Looking for results, Hancock County Commission declares state of emergency concerning road conditions

NEW CUMBERLAND, W.Va. — Hancock County has become the third county in West Virginia to declare a “state of emergency” when it comes to road conditions. The Hancock County Commission approved a resolution Thursday.

Commission President Joe Barnabei said commissioners have seen and reviewed plans for the repairs of existing roads and the construction of new projects but have seen very little progress. He said the roads throughout the county continue to deteriorate. He said they took the vote to send a message.

Joe Barnabei

“There’s a lot of talk and a lot of meetings but some of those meetings could be held in a car driving over the roads,” Barnabei said. “It would be nice to have the governor himself to come up. He ran on roads,” Banabei said.

The Preston County Commission declared a state of emergency last year in connection with its roads and the Marshall County Commission took a similar vote earlier this spring.

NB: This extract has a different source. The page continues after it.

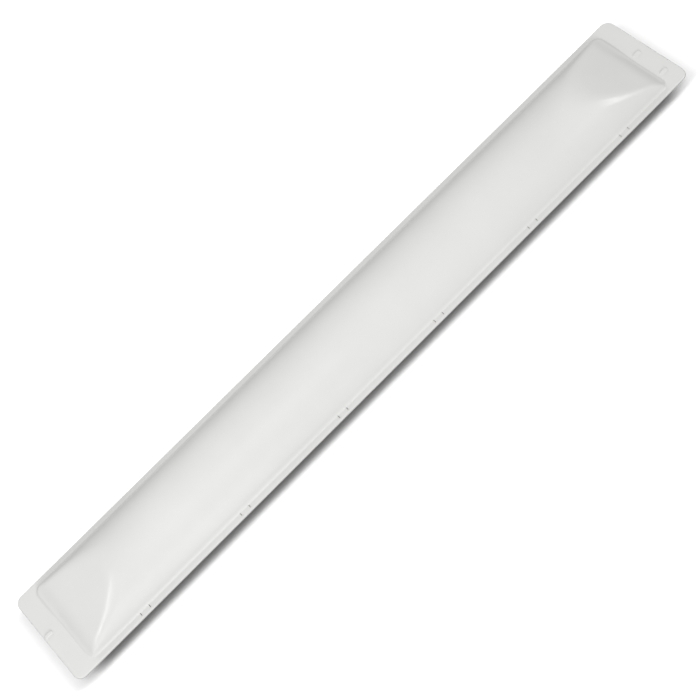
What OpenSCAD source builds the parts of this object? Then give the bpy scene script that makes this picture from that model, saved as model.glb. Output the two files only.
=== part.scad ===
// A 25 cm slide rule lying in its closed clamshell case.
// X runs along the case, +Y points to the hinged edge, +Z points up.
// The origin is the middle of the case's footprint, on the surface it lies on.

/* [Case] */
// Length of the lid's flange, end to end
case_l = 312.5; // [310:0.5:318]
// Width of the lid's flange, from the snap edge to the hinged edge
case_w = 41.5; // [41:0.1:43]
// Radius of the flange's four outer corners
case_corner_r = 3.2; // [2:0.1:5]
// Height of the underside of the lid's flange
flange_z = 9; // [9:0.1:10]
// Thickness of the lid's flange
flange_t = 1.3; // [1:0.1:1.5]
// Thickness of the moulded walls of lid and tray
wall = 1.3; // [1:0.1:1.4]

/* [Lid vault] */
// Width of the long flanges beside the vault
side_flange = 2.4; // [2.2:0.1:3.1]
// Width of the flanges at the two ends
end_flange = 8.3; // [7:0.1:8.5]
// Height of the vault's crown above the flange
crown_h = 10.9; // [10.6:0.1:13]
// Corner radius of the vault's footprint
vault_corner_r = 3.5; // [2.5:0.1:5]
// Length in plan of the sloping facet at each end
facet_l = 28; // [22:1:34]
// Height of the short riser that starts each facet
riser_h = 1.5; // [0.8:0.1:2]

/* [Snap edge] */
// Number of snap tongues along the front flange
tongue_count = 6; // [2:1:8]
// Spacing of the snap tongues
tongue_pitch = 49.12; // [30:0.5:50]
// Width of a tongue between the middles of its two slots
tongue_w = 4.2; // [3:0.1:6]
// Width of the slots beside a tongue
slot_w = 0.3; // [0.3:0.1:0.8]

/* [Hinge] */
// Distance of each of the two hinges from the middle
hinge_x = 90; // [60:1:120]
// Radius of the hinge knuckles
knuckle_r = 1.4; // [1.2:0.05:1.4]
// Radius of the hinge pins
pin_r = 0.6; // [0.4:0.05:0.8]
// Radial clearance of the pin in the lid's knuckle
pin_play = 0.05; // [0.02:0.01:0.1]

/* [Rule] */
// Length of the stock and of the slide
rule_l = 274; // [260:1:276]
// Width of the stock
rule_w = 26; // [26:0.1:26.2]
// Thickness of the rule, facings included
rule_t = 8; // [8:0.1:8.1]
// Width of the slide's face
slide_w = 11; // [9:0.5:12]
// Thickness of the celluloid facings
facing_t = 0.6; // [0.4:0.1:0.7]
// Gap on each side between slide and stock
slide_play = 0.1; // [0.05:0.01:0.15]

/* [Cursor] */
// Length of the cursor along the rule
cursor_l = 26; // [20:1:30]
// Thickness of the cursor's glass
glass_t = 1; // [0.6:0.1:1.1]

/* [Hidden] */
$fn = 96;
joined = 0.1;  // overlap between the joined shapes of one moulding
cut = 1;       // how far a cutting shape runs past what it cuts

// Lid
foot_l = case_l - 2 * end_flange;
foot_w = case_w - 2 * side_flange;
flange_top = flange_z + flange_t;
crown_z = flange_top + crown_h;
arc_r = (pow(foot_w / 2, 2) + pow(crown_h, 2)) / (2 * crown_h);
arc_z = crown_z - arc_r;
facet_slope = (crown_h - riser_h) / facet_l;
facet_drop = wall * sqrt(1 + pow(facet_slope, 2));  // wall of the facet, measured plumb
leg_in = 1.25;
leg_out_y = -case_w / 2 + leg_in;
leg_t = 0.65;
leg_bottom = 7;
bead_r = 0.35;
bead_out = 0.2;
slot_in = 0.1;       // from the foot of the vault to a slot
slot_edge = 1.1;     // from a slot to the edge of the flange

// Locating pips: [x, y]
pips = [[151.2, 0.6], [151.2, -12.7], [-153.9, 1.2]];
pip_l = 2.7;
pip_w = 0.7;
pip_h = 0.5;
pip_play = 0.12;
pip_skin = 0.5;

// Tray
floor_t = 1.4;
tray_l = foot_l;
tray_in = 3.1;       // from the side of the flange in to the side of the tray
tray_w = case_w - 2 * tray_in;
chamfer_in = 2.25;
chamfer_h = 3.5;
rim_t = 1.2;
rim_end = 1.35;      // the rim stops this far short of the lid's flange
rim_front_in = 2.2;  // and this far short of its snap edge
rim_front_y = -case_w / 2 + rim_front_in;
rim_corner_r = 1.5;
cavity_l = tray_l - 2 * wall;
cavity_w = tray_w - 2 * wall;
rib_xs = [-120, -40, 40, 120];
rib_t = 2;
cradle_z = 3;
rib_lip_z = 4.2;
rib_gap = 0.2;       // between a rib's lips and the stock
stop_t = 1.8;
stop_in_y = 10;
stop_top = 8.5;
stop_gap = 0.3;      // between an end stop and the rule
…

Gov. Jim Justice visited Moundsville on April 22 for a grant presentation but instead heard from several residents about the road conditions in the county. He promised repairs and a return trip in 45 days.

“Just give me this summer,” Justice said. “Just give me the time that I am now dialed completely into the secondary roads situation.”

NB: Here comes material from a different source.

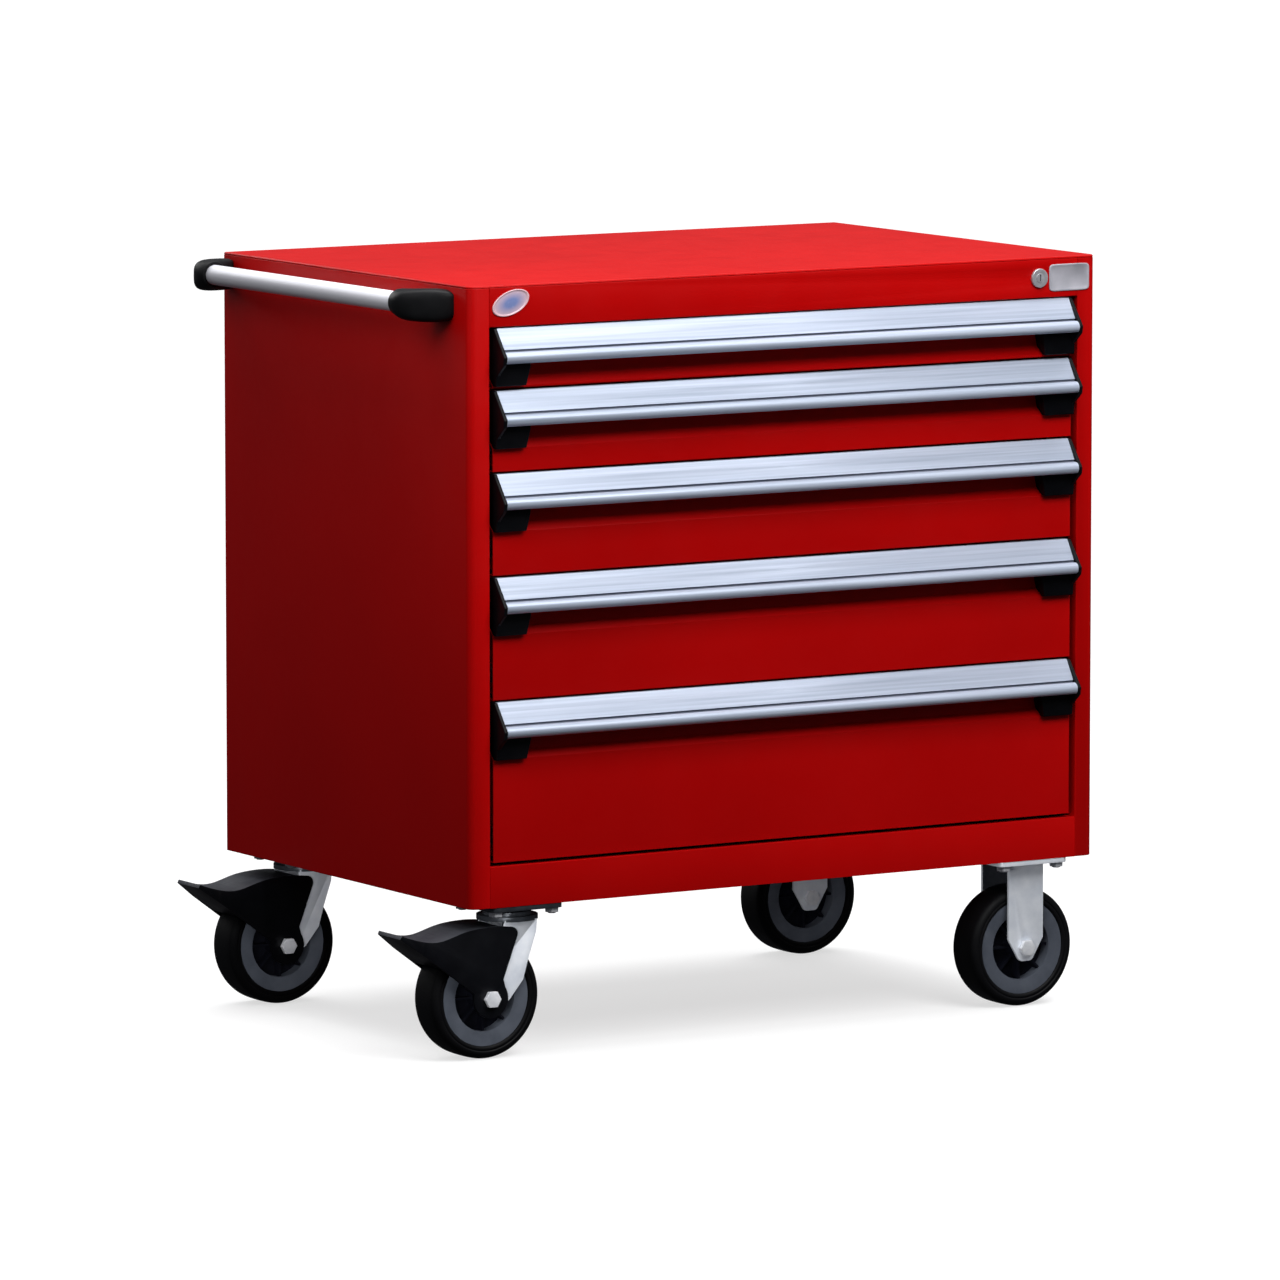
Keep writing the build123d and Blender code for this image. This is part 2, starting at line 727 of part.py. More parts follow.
def mount_bolts():
    """Bolt through the base pan and a caster plate, nut below."""
    head_z = base_z + top_sheet
    shank_zs = (plate_bottom - mount_bolt_end, head_z + through)
    bolts = []
    for x, y in bolt_places():
        outline = Pos(x, y) * RegularPolygon(mount_bolt_hexagon / 2, 6, major_radius=False)
        shank = along_z(Pos(x, y) * Circle(mount_bolt_radius), *shank_zs)
        head = along_z(outline, head_z, head_z + mount_bolt_head)
        nut = along_z(outline, plate_bottom - mount_bolt_head, plate_bottom)
        bolts.append(fused(shank, head, nut))
    return bolts


# ---- write every node ----
os.makedirs("parts", exist_ok=True)

left_side = side_panel()
write("side_panel_left", left_side)
write("side_panel_right", mirror(left_side, Plane.YZ))
write("back_panel", back_panel())
write("top_panel", top_panel())
write("base_pan", base_pan())
write("front_top_rail", front_top_rail())
write("slide_uprights", *slide_uprights())
write("slide_outer_members", *outer_members())

write("lock_cylinder", lock_body())
write("lock_plug", lock_plug())
write("lock_bar", lock_bar())
write("lock_bar_guides", *lock_bar_guides())
write("badge_plate", badge_plate())
write("label_plate", label_plate())

write("push_handle_tube", push_tube())
write("push_handle_bracket_front", push_bracket(front_bracket))
write("push_handle_bracket_rear", push_bracket(rear_bracket))

for index in range(drawer_count):
    number = index + 1
    levels = drawer_levels(index)
    write(f"drawer_{number}_tray", tray(levels))
    write(f"drawer_{number}_handle", drawer_handle(levels["top"]))
    write(f"drawer_{number}_handle_caps", *both_sides(handle_cap(levels["top"])))
    write(f"drawer_{number}_slide_inner", *slide_members(inner_member, levels["slide"]))
    write(f"drawer_{number}_slide_middle", *slide_members(middle_member, levels["slide"]))

fork, pedal, tyre, core = swivel_fork(), brake_pedal(), wheel_tyre(), wheel_core()
pedal_bolt, plain_bolt = axle_bolt(pedal_outer), axle_bolt(fork_inner + fork_sheet)
ends = {"front": -wheel_track, "rear": wheel_track}
for end, y in ends.items():
    swivel_axle = Pos(kingpin_x - trail, y, wheel_radius)
    rigid_axle = Pos(rigid_x, y, wheel_radius)
    write(f"{end}_swivel_fork", swivel_axle * fork)
    write(f"{end}_swivel_axle_bolt", swivel_axle * pedal_bolt)
    write(f"{end}_brake_pedal", swivel_axle * pedal)
    for side, axle in (("left", swivel_axle), ("right", rigid_axle)):
        write(f"{end}_{side}_tyre", axle * tyre)
        write(f"{end}_{side}_wheel_core", axle * core)
write("swivel_caster_plates", *[Pos(kingpin_x, y, 0) * swivel_plate() for y in ends.values()])
write("rigid_caster_brackets", *[Pos(rigid_x, y, 0) * rigid_bracket() for y in ends.values()])
write("rigid_axle_bolts", *[Pos(rigid_x, y, wheel_radius) * plain_bolt for y in ends.values()])
write("caster_mount_bolts", *mount_bolts())
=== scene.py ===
import json
import math

import bmesh
import bpy
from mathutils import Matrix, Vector


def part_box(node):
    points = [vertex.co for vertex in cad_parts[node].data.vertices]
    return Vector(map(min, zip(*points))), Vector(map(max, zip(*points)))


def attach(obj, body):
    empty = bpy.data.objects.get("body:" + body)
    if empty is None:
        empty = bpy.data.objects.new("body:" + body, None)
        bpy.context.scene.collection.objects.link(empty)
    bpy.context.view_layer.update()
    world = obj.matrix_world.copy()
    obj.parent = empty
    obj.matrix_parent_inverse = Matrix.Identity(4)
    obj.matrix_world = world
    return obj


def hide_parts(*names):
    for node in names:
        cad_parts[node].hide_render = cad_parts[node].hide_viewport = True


# Looks of the rolling tool chest, in metres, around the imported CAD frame.

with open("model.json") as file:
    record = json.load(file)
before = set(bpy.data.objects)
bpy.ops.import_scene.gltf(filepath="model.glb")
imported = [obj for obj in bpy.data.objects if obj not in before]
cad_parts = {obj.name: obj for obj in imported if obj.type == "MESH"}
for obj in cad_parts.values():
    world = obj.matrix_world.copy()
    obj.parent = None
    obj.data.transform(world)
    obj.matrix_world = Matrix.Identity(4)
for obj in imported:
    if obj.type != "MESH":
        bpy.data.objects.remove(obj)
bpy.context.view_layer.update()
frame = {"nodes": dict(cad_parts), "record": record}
nodes = frame["nodes"]
scene = bpy.context.scene
scene.view_settings.view_transform = "Standard"

DRAWERS = range(1, 6)
ENDS = ("front", "rear")
SIDES = ("left", "right")

# ---------------------------------------------------------------- named values
# Camera: angles in degrees, below the horizon and to the right of straight ahead, and how far it
# sees.
CAMERA_PLACE = (-6.4854, -10.5286, 1.9649)
CAMERA_DOWN = 6.93
CAMERA_RIGHT = 31.52
CAMERA_LENS = 277.0
CAMERA_SENSOR = 36.0
CAMERA_REACH = 200.0

# Surround: heights run from 0, straight down, to 1, straight up.
SKY_BELOW, BELOW_HEIGHT = (0.10, 0.10, 0.11), 0.35
SKY_HORIZON, HORIZON_HEIGHT = (0.12, 0.125, 0.14), 0.58
SKY_ABOVE, ABOVE_HEIGHT = (0.95, 0.97, 1.0), 0.90
SKY_STRENGTH = 0.42
SUN_STRENGTH = 2.9
SUN_SPREAD = math.radians(60)
SUN_TURN = (math.radians(-12), math.radians(8), 0.0)

# Floor: its own glow keeps it white round the chest, with a faint shadow under it.
FLOOR_HALF = 60.0
FLOOR_COLOUR = (0.36, 0.36, 0.36)
FLOOR_GLOW = 0.66

# Finishes: the part of a noise's range over which a colour or a value changes, and how little
# the lines of brushed metal change along their length.
NOISE_START, NOISE_END = 0.3, 0.7
BRUSH_STRETCH = 0.012
BRUSH_ANISOTROPY = 0.45

# Meshes: the gap that is welded, the bend that counts as flat and the one that counts as sharp.
WELD_GAP = 0.00001
FLAT_ANGLE = math.radians(0.5)
SHARP_ANGLE = math.radians(35)
EDGE_SEGMENTS = 3

# Repainted faces, which carry painted shade and painted light. CROWN_DEPTH is measured down from a
# swivel fork's top, to just under its crown plate; the crown above it gets painted shade. The
# handle's groove, in painted shade, lies between two depths below its top and two behind its nose.
# The rim ring is what lies farther than RIM_RING_RADIUS from the axle; the web and hub nearer in get
# painted shade. A face of a pedal gets a painted highlight if its normal points up more than
# PEDAL_LIT_SLOPE, and the side of a leg turned to its wheel gets painted shade if its normal points
# along Y more than SQUARE_ON.
CROWN_DEPTH = 0.0107
GROOVE_DROP = (0.0256, 0.0282)
GROOVE_BACK = (0.0088, 0.0134)
RIM_RING_RADIUS = 0.0418
PEDAL_LIT_SLOPE = 0.5
SQUARE_ON = 0.9

# Tyre: points beside the rim as (out from the rim, in from the face), then a round shoulder, its
# arc in degrees, and a tread that is slightly lower at a share of its half width than in the middle.
TYRE_SIDEWALL = [(0.0, 0.0026), (0.0016, 0.0012), (0.0048, 0.0003), (0.0052, 0.0009), (0.0060, 0.0009),
                 (0.0064, 0.0)]
TYRE_SHOULDER = 0.0085
TYRE_SHOULDER_INSET = 0.0004
TYRE_SHOULDER_ARC = (88, 6)
TYRE_CROWN = 0.0001
TYRE_CROWN_SHARE = 0.42

# Push handle brackets: the socket round the tube and the flat rim at its mouth, the mouth's outer
# radius, how far the moulding reaches out past the tube's axis, how far its middle sags below that
# axis where its outline is no longer round, and the width of its rounded edges.
SOCKET_PLAY = 0.0002
SOCKET_DEPTH = 0.012
SOCKET_RIM = 0.0012
MOUTH_RADIUS = 0.0162
BRACKET_REACH = 0.0178
BRACKET_SAG = 0.002
BRACKET_EDGE = 0.0012

# Badge: rings as (share of the radius, height above the rail), the rim from the outside in.
BADGE_TILT = math.radians(20)
BADGE_STEPS = 96
BADGE_RIM = [(1.0, 0.0), (1.0, 0.0011), (0.985, 0.0016), (0.955, 0.0018), (0.915, 0.0016),
             (0.895, 0.0010)]
BADGE_FIELD = [(0.80, 0.0011), (0.60, 0.0013), (0.40, 0.0015), (0.20, 0.0016), (0.05, 0.00165)]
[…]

Barnabei said Hancock County also has a serious problem.

“We’re just looking for results and we haven’t seen any results,” he said. “We see some sporadic patching of some previous patching.”

Barnabei said some of the poorest conditions are found on Route 2 between Weirton and New Cumberland. Other difficult to travel areas include parts of Swearingen Hill Road, Kings Creek Road, Locust Hill Road, Culler Road, Pennsylvania Road, Cove Road and Weirton Heights.

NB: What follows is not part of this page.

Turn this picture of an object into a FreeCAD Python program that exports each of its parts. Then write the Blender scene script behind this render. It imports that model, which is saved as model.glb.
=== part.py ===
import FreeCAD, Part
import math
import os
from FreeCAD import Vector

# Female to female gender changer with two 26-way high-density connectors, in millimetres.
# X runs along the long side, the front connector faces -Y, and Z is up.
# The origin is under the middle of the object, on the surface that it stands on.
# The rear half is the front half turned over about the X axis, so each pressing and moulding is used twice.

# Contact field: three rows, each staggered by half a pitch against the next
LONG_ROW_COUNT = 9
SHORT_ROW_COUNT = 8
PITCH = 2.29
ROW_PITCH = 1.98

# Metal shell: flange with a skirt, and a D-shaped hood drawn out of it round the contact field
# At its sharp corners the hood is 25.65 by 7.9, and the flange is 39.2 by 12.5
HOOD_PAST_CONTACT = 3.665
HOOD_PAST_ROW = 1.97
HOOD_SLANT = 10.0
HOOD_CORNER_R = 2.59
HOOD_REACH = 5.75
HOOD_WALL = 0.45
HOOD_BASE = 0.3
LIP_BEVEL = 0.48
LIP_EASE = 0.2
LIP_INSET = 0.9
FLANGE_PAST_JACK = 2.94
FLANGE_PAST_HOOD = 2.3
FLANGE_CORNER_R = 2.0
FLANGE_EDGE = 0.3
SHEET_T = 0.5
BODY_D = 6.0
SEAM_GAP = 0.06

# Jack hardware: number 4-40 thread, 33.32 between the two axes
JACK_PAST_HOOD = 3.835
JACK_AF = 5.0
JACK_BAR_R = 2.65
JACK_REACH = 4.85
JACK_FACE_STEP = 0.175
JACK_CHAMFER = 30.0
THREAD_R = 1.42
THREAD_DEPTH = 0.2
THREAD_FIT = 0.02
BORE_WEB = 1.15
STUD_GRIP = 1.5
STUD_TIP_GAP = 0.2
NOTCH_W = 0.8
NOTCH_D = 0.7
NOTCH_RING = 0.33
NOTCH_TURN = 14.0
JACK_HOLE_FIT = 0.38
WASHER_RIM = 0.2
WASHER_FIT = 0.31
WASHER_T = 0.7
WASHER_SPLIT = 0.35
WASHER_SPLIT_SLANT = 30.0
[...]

“We get the phone calls (from residents) and when you no longer can give good answers it doesn’t look good on our part,” Barnabei said.

Gov. Jim Justice

He said this summer and fall are going to be a crucial time in his county. He said he can’t imagine what the roads will look like when cold weather returns if something isn’t done.

“If they don’t get better it will be worse and I don’t know how much worse they can get,” Barnabei said.

Barnabei said the young grandson of his friend may have summed it up best..

“It’s sad when a four-year-old grandson in the back of my buddy’s car when he traveled here into Weirton a little while back said, ‘Pap we’re close to your house–I can feel the bumps.’ You can kind of laugh about it but it’s not funny anymore,” Barnabei said.